Friday Flash: Blind love and high-class shade

I have long said, with the exaggeration sometimes necessary when making a contrarian point, that homebuyers and sellers are worse off today than they were before online listings, home values, reviews, and sale prices.

An article published this week in The Atlantic, “The Death of the Smart Shopper,” makes a similar point about online retail:

“…Amazon has cultivated a decentralized, disorienting mess with little in the way of discernible quality control or organization. According to Herrman, that’s mainly because Amazon’s primary goal is selling the infrastructure of online shopping to other businesses—things like checkout, payment processing, and order fulfillment, which even large retailers can struggle to handle efficiently. Why be Amazon when you can instead make everyone else be Amazon and take a cut?”

It’s interesting to think about this relative to Zillow’s partnership with Opendoor, which launched this week. Or the increasing prevalence of effectively undisclosed referral fees in online real estate (to be fair, this is really an industry-wide issue). Or the commodification of reputation reflected in the fact that every agent, everywhere online, is now a 5-star agent.

We assume that we are always moving forward.
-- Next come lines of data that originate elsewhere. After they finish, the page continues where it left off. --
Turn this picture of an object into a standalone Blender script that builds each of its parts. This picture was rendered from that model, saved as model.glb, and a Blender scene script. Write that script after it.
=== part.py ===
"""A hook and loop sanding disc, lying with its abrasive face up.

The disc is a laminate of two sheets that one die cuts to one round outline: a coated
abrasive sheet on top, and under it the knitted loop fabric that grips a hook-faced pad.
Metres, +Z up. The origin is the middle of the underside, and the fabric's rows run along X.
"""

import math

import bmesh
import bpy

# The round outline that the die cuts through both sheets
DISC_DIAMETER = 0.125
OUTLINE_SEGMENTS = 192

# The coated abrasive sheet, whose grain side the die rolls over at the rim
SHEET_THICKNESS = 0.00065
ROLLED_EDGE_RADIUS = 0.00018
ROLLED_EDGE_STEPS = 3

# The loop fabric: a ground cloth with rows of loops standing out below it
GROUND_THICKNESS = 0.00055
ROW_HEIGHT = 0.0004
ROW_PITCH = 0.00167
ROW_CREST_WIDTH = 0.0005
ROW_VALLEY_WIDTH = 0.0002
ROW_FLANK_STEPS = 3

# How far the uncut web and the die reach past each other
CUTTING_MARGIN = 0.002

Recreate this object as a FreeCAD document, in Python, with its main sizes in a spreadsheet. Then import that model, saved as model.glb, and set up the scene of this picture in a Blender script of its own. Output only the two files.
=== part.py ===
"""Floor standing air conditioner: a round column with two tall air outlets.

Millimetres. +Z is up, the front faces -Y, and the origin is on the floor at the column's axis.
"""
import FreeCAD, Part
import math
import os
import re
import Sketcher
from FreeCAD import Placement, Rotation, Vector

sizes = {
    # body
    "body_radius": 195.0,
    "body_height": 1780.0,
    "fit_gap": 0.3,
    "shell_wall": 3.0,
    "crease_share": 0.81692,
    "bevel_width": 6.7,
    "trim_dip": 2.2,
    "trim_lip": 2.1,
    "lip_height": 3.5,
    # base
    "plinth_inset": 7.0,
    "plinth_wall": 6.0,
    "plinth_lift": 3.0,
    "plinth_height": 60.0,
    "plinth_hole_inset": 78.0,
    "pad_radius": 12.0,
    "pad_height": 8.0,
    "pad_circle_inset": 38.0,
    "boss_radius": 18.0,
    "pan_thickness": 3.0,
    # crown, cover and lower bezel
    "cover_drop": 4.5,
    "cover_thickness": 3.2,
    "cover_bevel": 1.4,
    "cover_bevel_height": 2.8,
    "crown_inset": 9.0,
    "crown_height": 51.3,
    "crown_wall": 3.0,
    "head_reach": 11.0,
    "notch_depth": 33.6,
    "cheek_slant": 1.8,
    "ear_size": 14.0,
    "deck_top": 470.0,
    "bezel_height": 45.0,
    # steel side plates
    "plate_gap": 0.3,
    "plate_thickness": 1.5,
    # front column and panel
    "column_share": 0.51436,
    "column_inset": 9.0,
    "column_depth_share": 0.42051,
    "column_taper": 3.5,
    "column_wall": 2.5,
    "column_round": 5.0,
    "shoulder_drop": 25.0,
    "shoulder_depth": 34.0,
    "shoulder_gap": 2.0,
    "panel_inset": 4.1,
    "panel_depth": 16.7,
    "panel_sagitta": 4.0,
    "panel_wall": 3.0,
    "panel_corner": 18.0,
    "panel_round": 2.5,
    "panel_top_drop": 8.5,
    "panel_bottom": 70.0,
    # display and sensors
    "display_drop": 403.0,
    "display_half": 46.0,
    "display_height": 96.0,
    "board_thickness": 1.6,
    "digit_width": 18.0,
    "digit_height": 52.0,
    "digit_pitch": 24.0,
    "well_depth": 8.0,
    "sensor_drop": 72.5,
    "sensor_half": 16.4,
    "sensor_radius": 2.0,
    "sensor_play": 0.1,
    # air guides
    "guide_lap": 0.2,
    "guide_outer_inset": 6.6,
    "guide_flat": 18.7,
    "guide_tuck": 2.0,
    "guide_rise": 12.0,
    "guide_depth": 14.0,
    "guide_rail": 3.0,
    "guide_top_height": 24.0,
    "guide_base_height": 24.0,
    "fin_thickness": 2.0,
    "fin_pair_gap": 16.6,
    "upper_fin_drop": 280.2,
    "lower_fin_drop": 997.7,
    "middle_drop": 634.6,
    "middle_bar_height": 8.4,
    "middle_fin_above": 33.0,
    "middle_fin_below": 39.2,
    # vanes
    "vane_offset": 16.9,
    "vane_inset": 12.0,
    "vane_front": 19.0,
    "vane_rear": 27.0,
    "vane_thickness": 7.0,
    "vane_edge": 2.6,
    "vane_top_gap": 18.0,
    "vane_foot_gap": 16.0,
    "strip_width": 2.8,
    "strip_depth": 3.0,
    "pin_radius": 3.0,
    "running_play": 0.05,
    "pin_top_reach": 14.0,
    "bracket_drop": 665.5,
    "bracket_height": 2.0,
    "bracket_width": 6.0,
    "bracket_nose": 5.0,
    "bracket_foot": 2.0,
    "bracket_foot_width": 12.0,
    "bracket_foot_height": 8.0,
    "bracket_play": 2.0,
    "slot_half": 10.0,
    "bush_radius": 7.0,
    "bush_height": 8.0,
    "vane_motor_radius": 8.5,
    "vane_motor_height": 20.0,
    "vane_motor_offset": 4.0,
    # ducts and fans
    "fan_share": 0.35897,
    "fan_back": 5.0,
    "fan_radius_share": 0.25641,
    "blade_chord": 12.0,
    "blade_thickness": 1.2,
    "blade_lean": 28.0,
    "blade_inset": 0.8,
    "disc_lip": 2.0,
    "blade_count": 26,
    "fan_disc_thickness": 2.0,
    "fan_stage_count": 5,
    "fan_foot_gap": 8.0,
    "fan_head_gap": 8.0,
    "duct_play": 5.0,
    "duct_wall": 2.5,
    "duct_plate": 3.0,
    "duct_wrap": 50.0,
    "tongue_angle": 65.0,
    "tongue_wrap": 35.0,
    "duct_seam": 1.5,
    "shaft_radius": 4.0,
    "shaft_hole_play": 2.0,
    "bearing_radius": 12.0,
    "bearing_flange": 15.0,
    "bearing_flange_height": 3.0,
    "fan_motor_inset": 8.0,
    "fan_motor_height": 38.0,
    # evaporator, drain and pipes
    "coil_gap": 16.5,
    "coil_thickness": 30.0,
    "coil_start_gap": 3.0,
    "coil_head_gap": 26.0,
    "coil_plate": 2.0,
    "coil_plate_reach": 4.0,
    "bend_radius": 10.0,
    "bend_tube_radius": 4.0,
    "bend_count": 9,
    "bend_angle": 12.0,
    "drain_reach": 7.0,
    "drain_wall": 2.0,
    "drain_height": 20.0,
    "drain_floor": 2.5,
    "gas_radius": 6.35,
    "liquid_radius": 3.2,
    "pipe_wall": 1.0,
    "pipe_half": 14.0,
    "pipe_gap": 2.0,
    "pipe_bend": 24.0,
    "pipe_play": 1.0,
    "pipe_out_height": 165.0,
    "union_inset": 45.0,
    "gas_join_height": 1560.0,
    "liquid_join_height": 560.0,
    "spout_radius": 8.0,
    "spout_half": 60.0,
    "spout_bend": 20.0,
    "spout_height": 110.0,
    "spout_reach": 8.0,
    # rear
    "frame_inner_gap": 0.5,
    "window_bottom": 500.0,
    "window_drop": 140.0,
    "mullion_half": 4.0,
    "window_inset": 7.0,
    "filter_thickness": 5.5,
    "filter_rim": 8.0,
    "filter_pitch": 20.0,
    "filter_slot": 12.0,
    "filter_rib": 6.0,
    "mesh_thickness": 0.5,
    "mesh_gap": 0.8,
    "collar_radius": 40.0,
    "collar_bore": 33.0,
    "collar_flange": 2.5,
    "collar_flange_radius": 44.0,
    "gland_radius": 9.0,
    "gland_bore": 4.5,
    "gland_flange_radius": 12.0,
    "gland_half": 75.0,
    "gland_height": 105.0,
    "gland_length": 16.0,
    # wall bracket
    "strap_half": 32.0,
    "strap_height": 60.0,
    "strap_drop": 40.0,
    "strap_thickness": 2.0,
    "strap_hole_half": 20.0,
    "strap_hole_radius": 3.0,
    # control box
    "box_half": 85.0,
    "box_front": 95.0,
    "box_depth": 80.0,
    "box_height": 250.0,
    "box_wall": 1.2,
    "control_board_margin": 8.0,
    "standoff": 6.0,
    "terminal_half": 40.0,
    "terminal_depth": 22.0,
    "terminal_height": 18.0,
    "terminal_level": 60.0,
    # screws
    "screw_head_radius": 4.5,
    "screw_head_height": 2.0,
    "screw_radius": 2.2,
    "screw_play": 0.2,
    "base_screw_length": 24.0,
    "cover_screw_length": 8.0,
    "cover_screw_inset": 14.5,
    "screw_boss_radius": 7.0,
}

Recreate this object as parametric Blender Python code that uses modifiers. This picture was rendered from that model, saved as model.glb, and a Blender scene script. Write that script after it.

Getting better. Creating a more empowered consumer. And maybe we are. But look, we’re all smart enough to realize that what is good for company X is what’s good for company X, nothing more. The assumption that what’s good for company X is also good for “the consumer” should be questioned, always.

We were on-site with the leaders of a really great independent brokerage last week, unpacking their value prop. We kept circling around the idea of “hyperlocal.”

This is what we at 1000WATT call a “poisoned well” in positioning, a space made dead by the empty claims, broken promises, and limp language of others. You have to dig deeper to get something usable, even if what you claim is true.

Which is what we did in this case, asking, for example “Don’t the owners, managers, and agents of (big franchise competitor) also live in the same neighborhoods you do, go to the same churches you do, support the same businesses you do? How are they not hyperlocal too?”

This particular company’s character is uniquely woven into the place in which they operate. The truth was there. But we had to push past the quick take to shape it into something ownable and magnetic.

This isn’t just a brokerage thing. We run into this with proptechs too. Challenging assumptions is what gets you to where you need to be.

Speaking of proptechs, I get a fair amount of demos from entrepreneurs and these days I am seeing more of something that’s always been there: Falling in blind love with your product.

What I mean by that is the tendency to conflate what your application can do with what your target customer and/or end user is willing to do. Real estate is a category with a lot of B2B2C plays, which requires a tricky contortion. If you can’t get the pro to do what needs to be done, you don’t even get to the consumer.

I have made this error myself. Almost 20 years ago, I brought to market a pretty amazing piece of software that made digital signatures easy, auto-synched local docs to the “cloud” before the cloud was a thing, and greatly speeded agent/client interactions. It was slick, and I am still kind of proud of it looking back. One problem: The agent, our customer, was required to buy a $3,000 computer in order to run the software.

Whoops.

Rich Barton was asked about Costar’s looming entry into our space during Zillow’s Q4 earnings call. He threw some rather high-class shade on his pending competitor:

“I guess I’ll say another thing and that is building great consumer products and brands is really hard. It requires kind of ninja-level skills on multiple dimensions, not the least of which is software engineering skills. And software engineering is in our DNA in this company. We — many of us date back to founding Expedia at Microsoft. We were all — many of us were Microsoft people and many of us engineers at Microsoft. And so we couldn’t — we can’t shake that kind of engineering DNA that we have.”

I also think he makes a valid point.

A deep-ish thought for you: “Everything only happens once.”

That’s a line I heard in a lecture by physicist Robert Oppenheimer this week.

No, I am not experimenting with psychedelics. Promise. But think about that for a while. It will make moving through your weekend more interesting.